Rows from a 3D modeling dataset
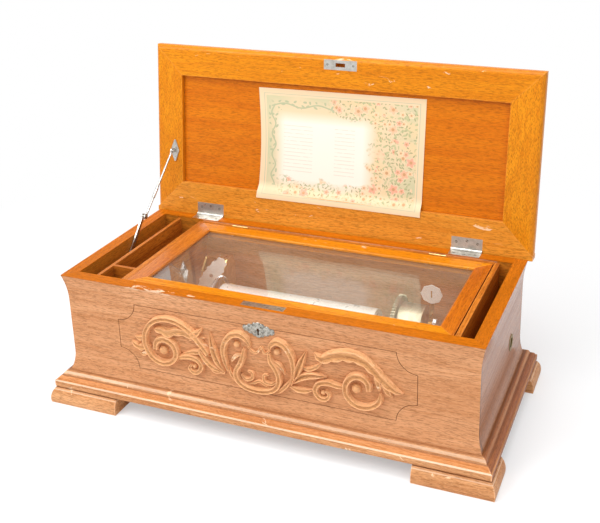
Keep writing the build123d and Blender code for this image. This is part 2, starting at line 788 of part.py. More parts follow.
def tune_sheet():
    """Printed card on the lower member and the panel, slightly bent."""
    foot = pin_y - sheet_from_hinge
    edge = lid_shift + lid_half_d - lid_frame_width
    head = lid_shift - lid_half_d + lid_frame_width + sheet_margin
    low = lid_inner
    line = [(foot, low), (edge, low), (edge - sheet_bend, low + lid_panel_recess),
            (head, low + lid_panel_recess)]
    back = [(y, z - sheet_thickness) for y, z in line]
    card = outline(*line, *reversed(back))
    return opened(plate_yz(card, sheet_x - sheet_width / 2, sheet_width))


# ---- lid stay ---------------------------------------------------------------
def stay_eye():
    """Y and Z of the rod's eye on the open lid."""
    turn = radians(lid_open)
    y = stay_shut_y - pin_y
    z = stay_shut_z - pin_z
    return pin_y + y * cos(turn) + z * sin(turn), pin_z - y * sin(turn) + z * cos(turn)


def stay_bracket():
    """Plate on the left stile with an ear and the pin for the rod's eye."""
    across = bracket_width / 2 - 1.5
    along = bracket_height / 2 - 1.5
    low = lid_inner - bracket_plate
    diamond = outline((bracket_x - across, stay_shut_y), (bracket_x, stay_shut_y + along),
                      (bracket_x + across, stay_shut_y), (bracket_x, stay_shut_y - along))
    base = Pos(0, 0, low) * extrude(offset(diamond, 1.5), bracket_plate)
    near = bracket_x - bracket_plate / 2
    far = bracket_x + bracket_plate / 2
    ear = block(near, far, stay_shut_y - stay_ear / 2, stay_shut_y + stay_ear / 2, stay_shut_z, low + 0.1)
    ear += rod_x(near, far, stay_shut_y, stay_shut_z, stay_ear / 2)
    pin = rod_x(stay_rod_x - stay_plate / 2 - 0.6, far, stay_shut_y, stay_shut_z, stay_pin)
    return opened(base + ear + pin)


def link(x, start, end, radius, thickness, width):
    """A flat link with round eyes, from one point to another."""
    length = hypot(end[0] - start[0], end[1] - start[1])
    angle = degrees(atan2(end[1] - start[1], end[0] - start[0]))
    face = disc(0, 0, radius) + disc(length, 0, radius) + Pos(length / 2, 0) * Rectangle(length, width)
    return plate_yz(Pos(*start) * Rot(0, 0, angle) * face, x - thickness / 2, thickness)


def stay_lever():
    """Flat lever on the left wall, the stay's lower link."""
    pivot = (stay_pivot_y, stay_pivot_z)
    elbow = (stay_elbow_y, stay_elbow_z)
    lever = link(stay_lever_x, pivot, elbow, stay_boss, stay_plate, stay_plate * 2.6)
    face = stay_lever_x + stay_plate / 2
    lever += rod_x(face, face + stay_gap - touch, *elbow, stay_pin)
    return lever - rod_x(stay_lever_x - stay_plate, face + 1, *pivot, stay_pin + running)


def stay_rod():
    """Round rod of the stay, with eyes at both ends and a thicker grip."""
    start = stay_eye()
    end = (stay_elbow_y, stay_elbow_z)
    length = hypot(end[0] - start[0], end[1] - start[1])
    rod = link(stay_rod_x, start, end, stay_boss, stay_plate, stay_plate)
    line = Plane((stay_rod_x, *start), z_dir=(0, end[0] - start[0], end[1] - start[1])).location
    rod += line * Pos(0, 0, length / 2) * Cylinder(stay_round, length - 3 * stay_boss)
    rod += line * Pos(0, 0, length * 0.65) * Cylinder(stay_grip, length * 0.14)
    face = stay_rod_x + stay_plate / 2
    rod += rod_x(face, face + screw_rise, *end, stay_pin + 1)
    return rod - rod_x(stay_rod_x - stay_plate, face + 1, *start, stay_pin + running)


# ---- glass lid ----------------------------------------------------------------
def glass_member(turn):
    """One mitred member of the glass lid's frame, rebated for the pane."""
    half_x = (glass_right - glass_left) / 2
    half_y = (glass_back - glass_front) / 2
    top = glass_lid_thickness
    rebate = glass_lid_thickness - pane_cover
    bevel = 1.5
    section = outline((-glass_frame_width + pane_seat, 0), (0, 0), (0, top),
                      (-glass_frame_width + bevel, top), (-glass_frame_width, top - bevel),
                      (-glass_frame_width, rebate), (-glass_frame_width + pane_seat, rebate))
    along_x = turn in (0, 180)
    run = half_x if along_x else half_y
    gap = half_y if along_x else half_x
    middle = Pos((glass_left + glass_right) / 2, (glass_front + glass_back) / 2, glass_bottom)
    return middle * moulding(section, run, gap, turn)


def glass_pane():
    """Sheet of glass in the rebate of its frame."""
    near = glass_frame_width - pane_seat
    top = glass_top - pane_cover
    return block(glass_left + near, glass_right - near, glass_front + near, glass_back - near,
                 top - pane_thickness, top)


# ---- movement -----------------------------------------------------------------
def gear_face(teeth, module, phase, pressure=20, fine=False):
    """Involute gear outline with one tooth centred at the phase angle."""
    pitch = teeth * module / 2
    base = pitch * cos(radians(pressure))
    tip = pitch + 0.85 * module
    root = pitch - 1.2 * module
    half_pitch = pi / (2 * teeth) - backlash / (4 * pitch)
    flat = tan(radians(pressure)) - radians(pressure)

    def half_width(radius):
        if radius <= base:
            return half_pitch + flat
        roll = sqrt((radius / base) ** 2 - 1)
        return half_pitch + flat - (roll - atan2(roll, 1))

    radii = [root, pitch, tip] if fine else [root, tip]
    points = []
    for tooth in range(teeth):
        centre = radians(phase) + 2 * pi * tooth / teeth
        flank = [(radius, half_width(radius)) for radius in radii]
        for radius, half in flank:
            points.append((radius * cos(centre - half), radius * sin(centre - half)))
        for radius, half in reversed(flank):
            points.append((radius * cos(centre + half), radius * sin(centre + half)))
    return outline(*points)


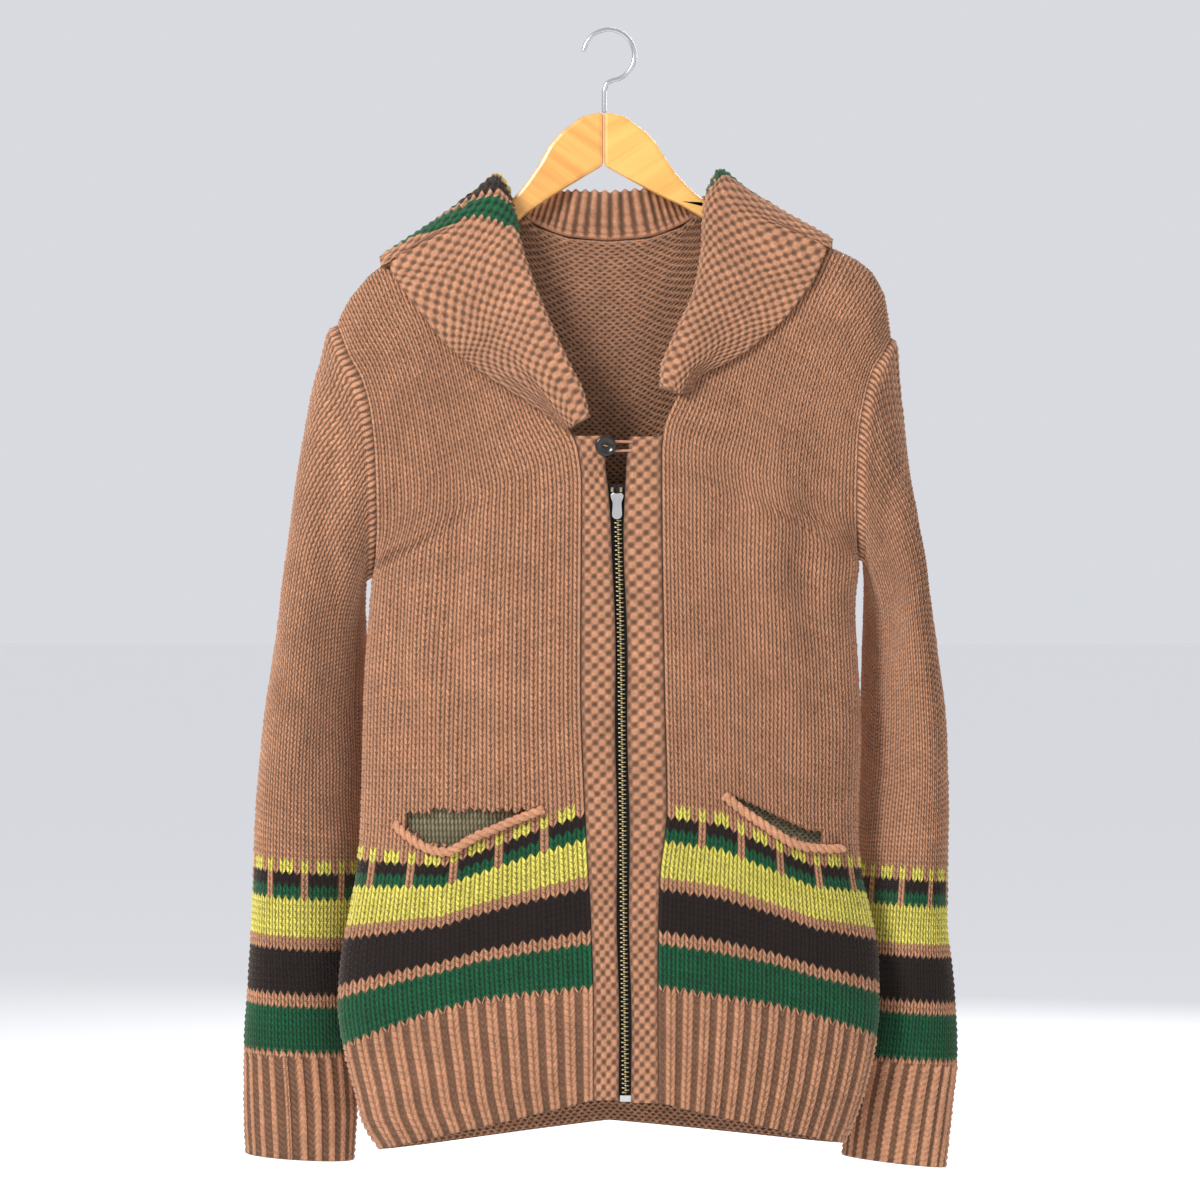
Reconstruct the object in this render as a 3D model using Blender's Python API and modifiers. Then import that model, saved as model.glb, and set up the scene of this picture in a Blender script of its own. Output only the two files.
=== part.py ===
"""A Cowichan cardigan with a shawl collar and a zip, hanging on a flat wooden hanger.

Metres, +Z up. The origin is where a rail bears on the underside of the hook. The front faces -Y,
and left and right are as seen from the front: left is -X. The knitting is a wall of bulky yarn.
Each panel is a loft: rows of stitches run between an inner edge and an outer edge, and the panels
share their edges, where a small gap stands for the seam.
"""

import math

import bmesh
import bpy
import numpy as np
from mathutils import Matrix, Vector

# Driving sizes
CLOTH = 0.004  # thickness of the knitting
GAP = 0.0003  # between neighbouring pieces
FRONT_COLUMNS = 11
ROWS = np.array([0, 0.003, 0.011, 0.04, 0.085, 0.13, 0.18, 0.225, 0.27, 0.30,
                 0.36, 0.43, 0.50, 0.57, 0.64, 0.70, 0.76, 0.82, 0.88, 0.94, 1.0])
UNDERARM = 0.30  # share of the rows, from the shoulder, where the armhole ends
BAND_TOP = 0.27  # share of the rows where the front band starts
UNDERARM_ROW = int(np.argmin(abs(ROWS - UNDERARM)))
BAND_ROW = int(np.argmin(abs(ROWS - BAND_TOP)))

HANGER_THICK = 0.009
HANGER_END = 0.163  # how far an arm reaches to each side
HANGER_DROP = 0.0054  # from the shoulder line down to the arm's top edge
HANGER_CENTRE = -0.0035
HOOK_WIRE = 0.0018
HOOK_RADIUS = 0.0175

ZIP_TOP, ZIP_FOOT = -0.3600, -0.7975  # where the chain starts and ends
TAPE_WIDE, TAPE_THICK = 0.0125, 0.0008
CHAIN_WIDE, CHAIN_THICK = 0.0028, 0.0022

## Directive
Write the whole listing out again. Keep every line exactly as it is.

## Full solution
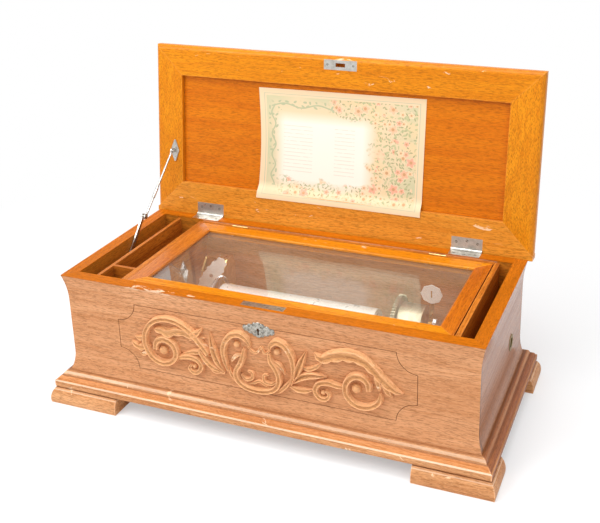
Keep writing the build123d and Blender code for this image. This is part 2, starting at line 788 of part.py. More parts follow.
def tune_sheet():
    """Printed card on the lower member and the panel, slightly bent."""
    foot = pin_y - sheet_from_hinge
    edge = lid_shift + lid_half_d - lid_frame_width
    head = lid_shift - lid_half_d + lid_frame_width + sheet_margin
    low = lid_inner
    line = [(foot, low), (edge, low), (edge - sheet_bend, low + lid_panel_recess),
            (head, low + lid_panel_recess)]
    back = [(y, z - sheet_thickness) for y, z in line]
    card = outline(*line, *reversed(back))
    return opened(plate_yz(card, sheet_x - sheet_width / 2, sheet_width))


# ---- lid stay ---------------------------------------------------------------
def stay_eye():
    """Y and Z of the rod's eye on the open lid."""
    turn = radians(lid_open)
    y = stay_shut_y - pin_y
    z = stay_shut_z - pin_z
    return pin_y + y * cos(turn) + z * sin(turn), pin_z - y * sin(turn) + z * cos(turn)


def stay_bracket():
    """Plate on the left stile with an ear and the pin for the rod's eye."""
    across = bracket_width / 2 - 1.5
    along = bracket_height / 2 - 1.5
    low = lid_inner - bracket_plate
    diamond = outline((bracket_x - across, stay_shut_y), (bracket_x, stay_shut_y + along),
                      (bracket_x + across, stay_shut_y), (bracket_x, stay_shut_y - along))
    base = Pos(0, 0, low) * extrude(offset(diamond, 1.5), bracket_plate)
    near = bracket_x - bracket_plate / 2
    far = bracket_x + bracket_plate / 2
    ear = block(near, far, stay_shut_y - stay_ear / 2, stay_shut_y + stay_ear / 2, stay_shut_z, low + 0.1)
    ear += rod_x(near, far, stay_shut_y, stay_shut_z, stay_ear / 2)
    pin = rod_x(stay_rod_x - stay_plate / 2 - 0.6, far, stay_shut_y, stay_shut_z, stay_pin)
    return opened(base + ear + pin)


def link(x, start, end, radius, thickness, width):
    """A flat link with round eyes, from one point to another."""
    length = hypot(end[0] - start[0], end[1] - start[1])
    angle = degrees(atan2(end[1] - start[1], end[0] - start[0]))
    face = disc(0, 0, radius) + disc(length, 0, radius) + Pos(length / 2, 0) * Rectangle(length, width)
    return plate_yz(Pos(*start) * Rot(0, 0, angle) * face, x - thickness / 2, thickness)


def stay_lever():
    """Flat lever on the left wall, the stay's lower link."""
    pivot = (stay_pivot_y, stay_pivot_z)
    elbow = (stay_elbow_y, stay_elbow_z)
    lever = link(stay_lever_x, pivot, elbow, stay_boss, stay_plate, stay_plate * 2.6)
    face = stay_lever_x + stay_plate / 2
    lever += rod_x(face, face + stay_gap - touch, *elbow, stay_pin)
    return lever - rod_x(stay_lever_x - stay_plate, face + 1, *pivot, stay_pin + running)


def stay_rod():
    """Round rod of the stay, with eyes at both ends and a thicker grip."""
    start = stay_eye()
    end = (stay_elbow_y, stay_elbow_z)
    length = hypot(end[0] - start[0], end[1] - start[1])
    rod = link(stay_rod_x, start, end, stay_boss, stay_plate, stay_plate)
    line = Plane((stay_rod_x, *start), z_dir=(0, end[0] - start[0], end[1] - start[1])).location
    rod += line * Pos(0, 0, length / 2) * Cylinder(stay_round, length - 3 * stay_boss)
    rod += line * Pos(0, 0, length * 0.65) * Cylinder(stay_grip, length * 0.14)
    face = stay_rod_x + stay_plate / 2
    rod += rod_x(face, face + screw_rise, *end, stay_pin + 1)
    return rod - rod_x(stay_rod_x - stay_plate, face + 1, *start, stay_pin + running)


# ---- glass lid ----------------------------------------------------------------
def glass_member(turn):
    """One mitred member of the glass lid's frame, rebated for the pane."""
    half_x = (glass_right - glass_left) / 2
    half_y = (glass_back - glass_front) / 2
    top = glass_lid_thickness
    rebate = glass_lid_thickness - pane_cover
    bevel = 1.5
    section = outline((-glass_frame_width + pane_seat, 0), (0, 0), (0, top),
                      (-glass_frame_width + bevel, top), (-glass_frame_width, top - bevel),
                      (-glass_frame_width, rebate), (-glass_frame_width + pane_seat, rebate))
    along_x = turn in (0, 180)
    run = half_x if along_x else half_y
    gap = half_y if along_x else half_x
    middle = Pos((glass_left + glass_right) / 2, (glass_front + glass_back) / 2, glass_bottom)
    return middle * moulding(section, run, gap, turn)


def glass_pane():
    """Sheet of glass in the rebate of its frame."""
    near = glass_frame_width - pane_seat
    top = glass_top - pane_cover
    return block(glass_left + near, glass_right - near, glass_front + near, glass_back - near,
                 top - pane_thickness, top)


# ---- movement -----------------------------------------------------------------
def gear_face(teeth, module, phase, pressure=20, fine=False):
    """Involute gear outline with one tooth centred at the phase angle."""
    pitch = teeth * module / 2
    base = pitch * cos(radians(pressure))
    tip = pitch + 0.85 * module
    root = pitch - 1.2 * module
    half_pitch = pi / (2 * teeth) - backlash / (4 * pitch)
    flat = tan(radians(pressure)) - radians(pressure)

    def half_width(radius):
        if radius <= base:
            return half_pitch + flat
        roll = sqrt((radius / base) ** 2 - 1)
        return half_pitch + flat - (roll - atan2(roll, 1))

    radii = [root, pitch, tip] if fine else [root, tip]
    points = []
    for tooth in range(teeth):
        centre = radians(phase) + 2 * pi * tooth / teeth
        flank = [(radius, half_width(radius)) for radius in radii]
        for radius, half in flank:
            points.append((radius * cos(centre - half), radius * sin(centre - half)))
        for radius, half in reversed(flank):
            points.append((radius * cos(centre + half), radius * sin(centre + half)))
    return outline(*points)


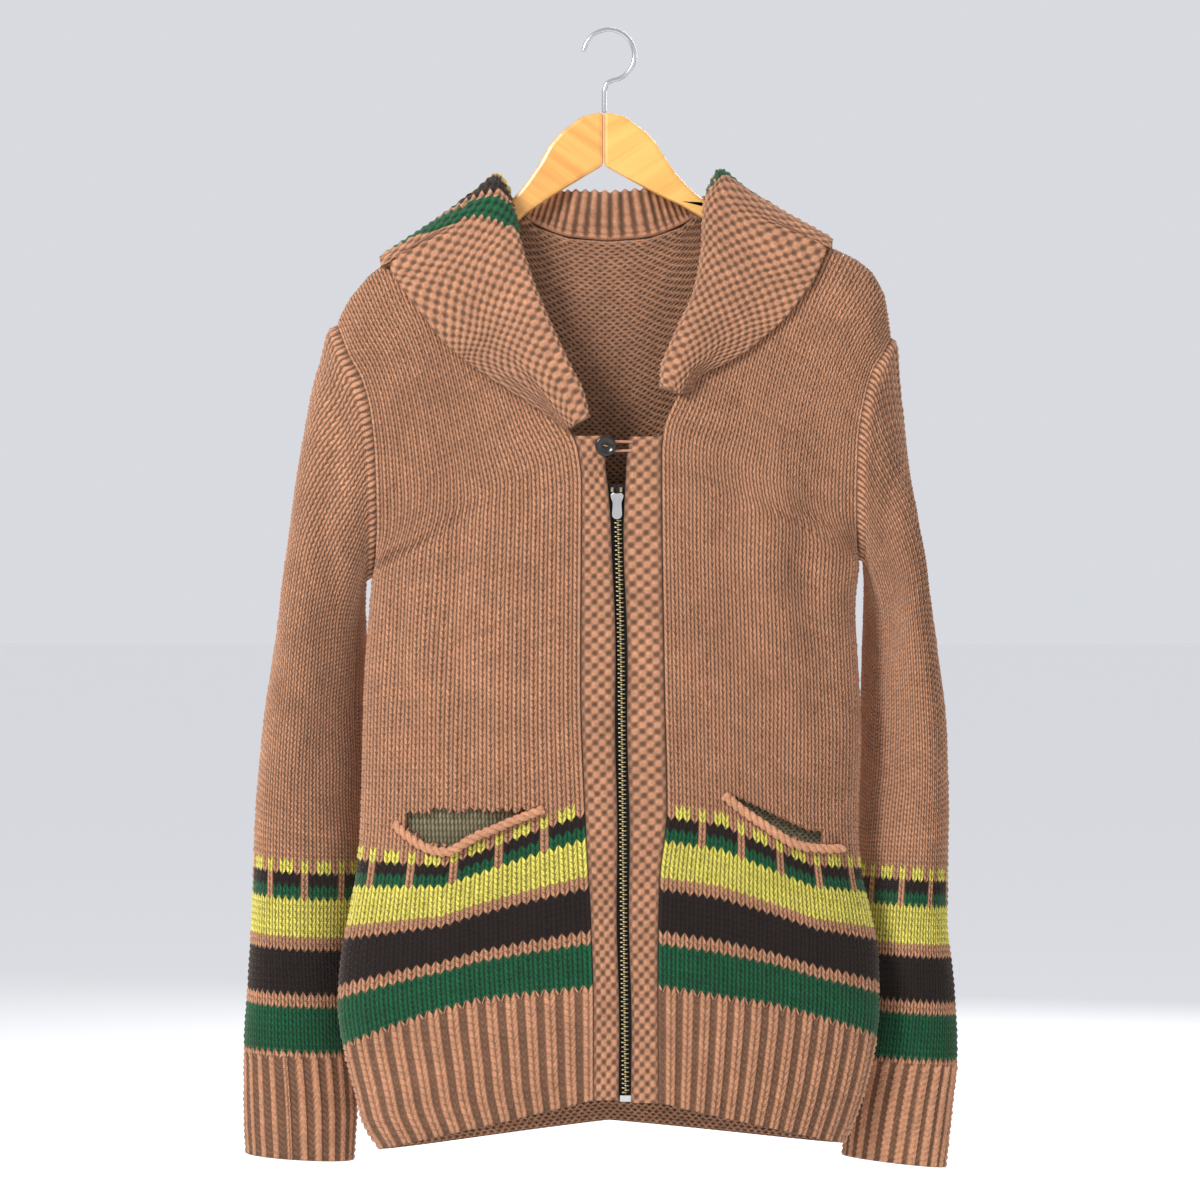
Reconstruct the object in this render as a 3D model using Blender's Python API and modifiers. Then import that model, saved as model.glb, and set up the scene of this picture in a Blender script of its own. Output only the two files.
=== part.py ===
"""A Cowichan cardigan with a shawl collar and a zip, hanging on a flat wooden hanger.

Metres, +Z up. The origin is where a rail bears on the underside of the hook. The front faces -Y,
and left and right are as seen from the front: left is -X. The knitting is a wall of bulky yarn.
Each panel is a loft: rows of stitches run between an inner edge and an outer edge, and the panels
share their edges, where a small gap stands for the seam.
"""

import math

import bmesh
import bpy
import numpy as np
from mathutils import Matrix, Vector

# Driving sizes
CLOTH = 0.004  # thickness of the knitting
GAP = 0.0003  # between neighbouring pieces
FRONT_COLUMNS = 11
ROWS = np.array([0, 0.003, 0.011, 0.04, 0.085, 0.13, 0.18, 0.225, 0.27, 0.30,
                 0.36, 0.43, 0.50, 0.57, 0.64, 0.70, 0.76, 0.82, 0.88, 0.94, 1.0])
UNDERARM = 0.30  # share of the rows, from the shoulder, where the armhole ends
BAND_TOP = 0.27  # share of the rows where the front band starts
UNDERARM_ROW = int(np.argmin(abs(ROWS - UNDERARM)))
BAND_ROW = int(np.argmin(abs(ROWS - BAND_TOP)))

HANGER_THICK = 0.009
HANGER_END = 0.163  # how far an arm reaches to each side
HANGER_DROP = 0.0054  # from the shoulder line down to the arm's top edge
HANGER_CENTRE = -0.0035
HOOK_WIRE = 0.0018
HOOK_RADIUS = 0.0175

ZIP_TOP, ZIP_FOOT = -0.3600, -0.7975  # where the chain starts and ends
TAPE_WIDE, TAPE_THICK = 0.0125, 0.0008
CHAIN_WIDE, CHAIN_THICK = 0.0028, 0.0022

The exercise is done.